In the worst case (without proof of permission) this would mean a full wipe of those underage clips (and not moving the clips to graveyard!)

No offense,no harm, just my concerns!

-A solution could be: CV legal terms based on the country from which you are contributing (and for what language) It is exactly stated what age is required (in that country) for contributing without permission as adult. Cv has no interest in underage clips.
[But how to deal with vpn/tor/anonymous contributers???]

  • Building up CV servers for every continent/country, collecting the data under the legal terms of this continent/country and relasing that language from there to the public. (much more expensive)
    The language community (for this country) decides if underage clips are collected and how to deal with permissions.
    For contributing as underage : 2 permissions from different emails for the underage account??? - if cv is interested in underage clips.

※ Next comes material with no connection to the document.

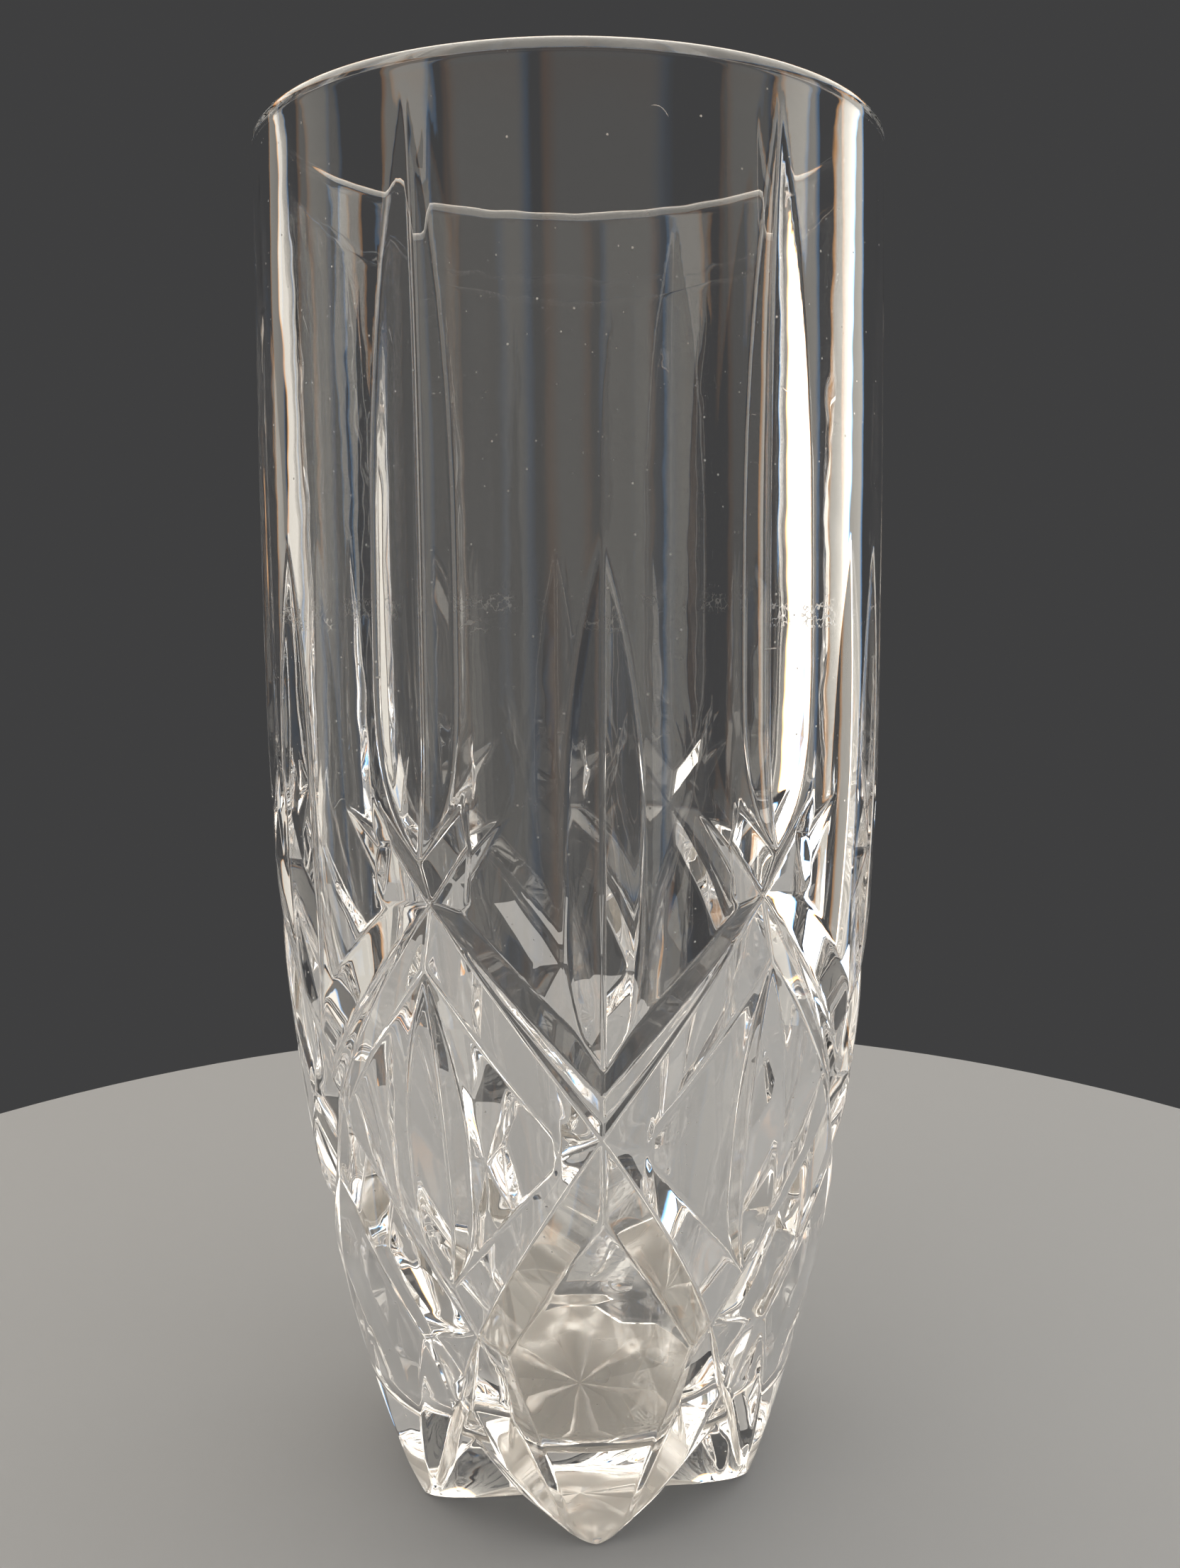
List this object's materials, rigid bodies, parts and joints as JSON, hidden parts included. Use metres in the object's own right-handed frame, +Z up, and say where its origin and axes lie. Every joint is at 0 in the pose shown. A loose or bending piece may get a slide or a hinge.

Also, i guess a common (actual) practice is: using the account of the adult to record also the child.
So much for the “pollution” - misleading labelling of voice clips included.

I also doubt that a fully grown up/adult 16 year old united kingdom contributer is asking his parents for permission to contribute to CV and they supervise them, because CV is stating over 19 in their terms. And here comes the best part:
They do not have to do so in the uk (uk law)!

CV must find a way to value diverse laws for different countries/continents, especially on a project with this big scale. The declared age by CV is not valid for the rest of the world.

What are the future plans of CV/Mozilla dealing with this “situation” ? Talk to us!

Millions of saved words, but not cc0 :weary:

Thanks for pointing this out!!

In a validation session i first heard a child talking in the background a mature person was reading and recording, then 5 sentences just the child, afterwards the mature person again.

Also the numbers for age of maturity are in the range of 15 to 21 years worldwide. Exception Iran (female 9/male 15) !?

The idea of switching to legal terms and/or servers by country (from which country you are contributing to cv) is too far out ???